The Attachment Pattern Under All of It
Whether you’re reading this because someone did this to you or because you’ve been the one who didn’t read a room correctly — the underlying architecture is the same. Anxious attachment produces hypervigilance for signs of connection and minimizes signs of rejection. It makes a neutral disclosure read like intimacy. It makes a polite no sound like an opening bid.
The solution is not to shut down your interest in connection. It’s to build the internal regulation that lets you tolerate uncertainty without converting ambiguity into confirmation.
That’s a learnable skill. It’s not about becoming cold or strategic. It’s about developing enough security in yourself that you don’t need to misread situations to feel like something is possible. The men I’ve worked with who make the most progress in dating aren’t the ones who learned better lines — they’re the ones who stopped needing the story to go a certain way before they’d even had a real conversation.

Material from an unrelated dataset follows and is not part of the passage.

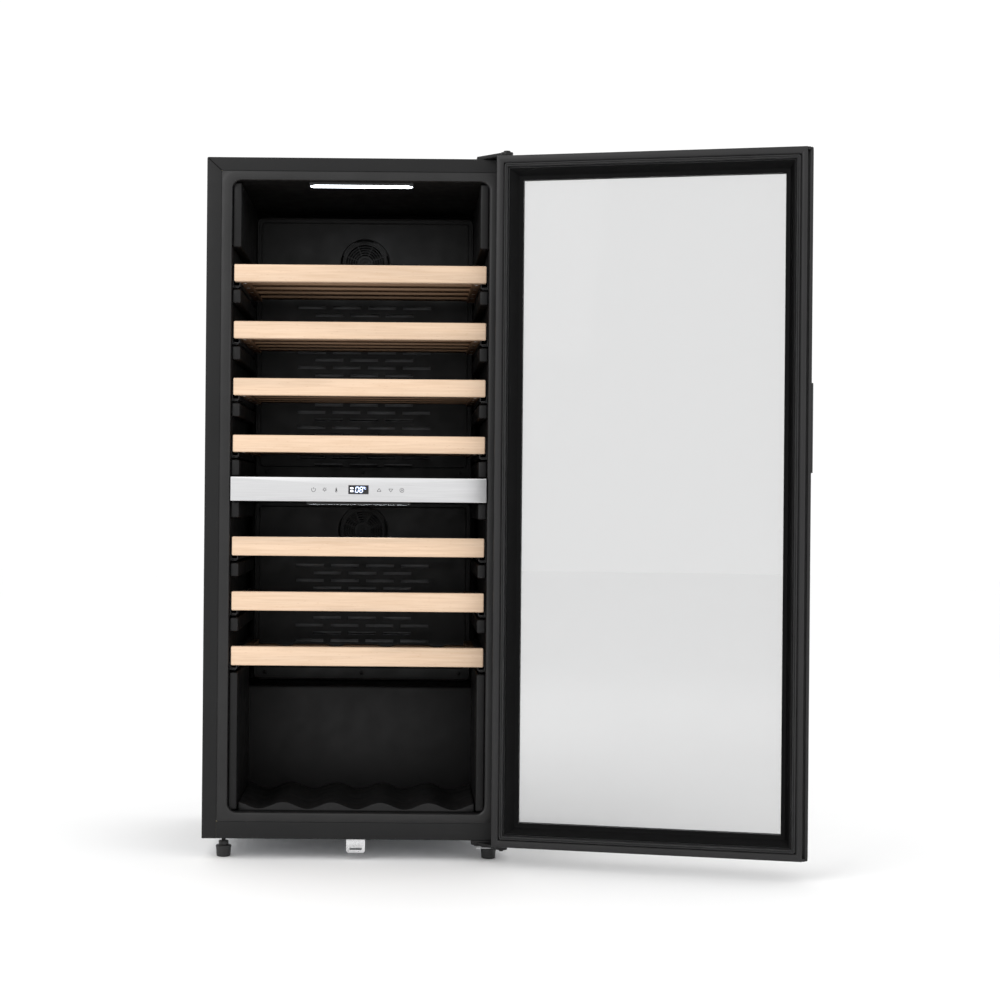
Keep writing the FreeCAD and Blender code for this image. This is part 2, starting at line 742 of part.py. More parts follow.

Read the room. Hold the information you’re given without weaponizing it. Accept a clear answer. And if you’re consistently struggling to do any of those three things, that’s not a dating problem. That’s an attachment pattern that’s worth addressing directly.
Keep going.
Is it normal for a personal trainer to ask if you are single? +
It happens, but normal and appropriate are different things. A trainer asking about your relationship status during a professional session — especially early on — is a boundary crossing dressed up as small talk. The gym is a context where you've agreed to a service relationship, not a social one. Whether it becomes a problem depends heavily on what follows: a single offhand question is one thing, a loop back after you've stated disinterest is a clear pattern worth taking seriously.
What should I do if my personal trainer is flirting with me and I'm not interested? +
State your position once, clearly, without apologizing for it. You've already paid for a service and you're entitled to receive it without managing someone else's attraction. If the behavior continues after you've said you're not interested, that's enough information. Find a different trainer or gym. You don't owe him a detailed explanation, a second chance, or a softer delivery. One clear statement is sufficient. Continued pursuit after that is a behavioral red flag unrelated to you.
Why do I feel guilty setting limits with my personal trainer even though he made me uncomfortable? +
Guilt in these situations is almost always misplaced responsibility. If you've come from a context where someone else's emotional state was regularly your problem to manage — a controlling relationship, a volatile household — you'll feel responsible for other people's disappointment by default. That's a conditioned response, not an accurate read of who's actually responsible. His discomfort with your boundary is his to handle. Feeling guilty doesn't mean you did anything wrong.
Can a professional relationship ever become romantic without it being inappropriate? +
Occasionally, but the conditions matter. The trainer-client relationship during active sessions is almost never the right context because of the structural power differential and the physical/emotional vulnerability involved. If attraction is genuine and mutual, the ethical path is ending the professional relationship first and then, separately, expressing interest. Pursuing a client during paid sessions while they're in a vulnerable state — physically activated, emotionally open — doesn't give the other person a real choice. That's the problem.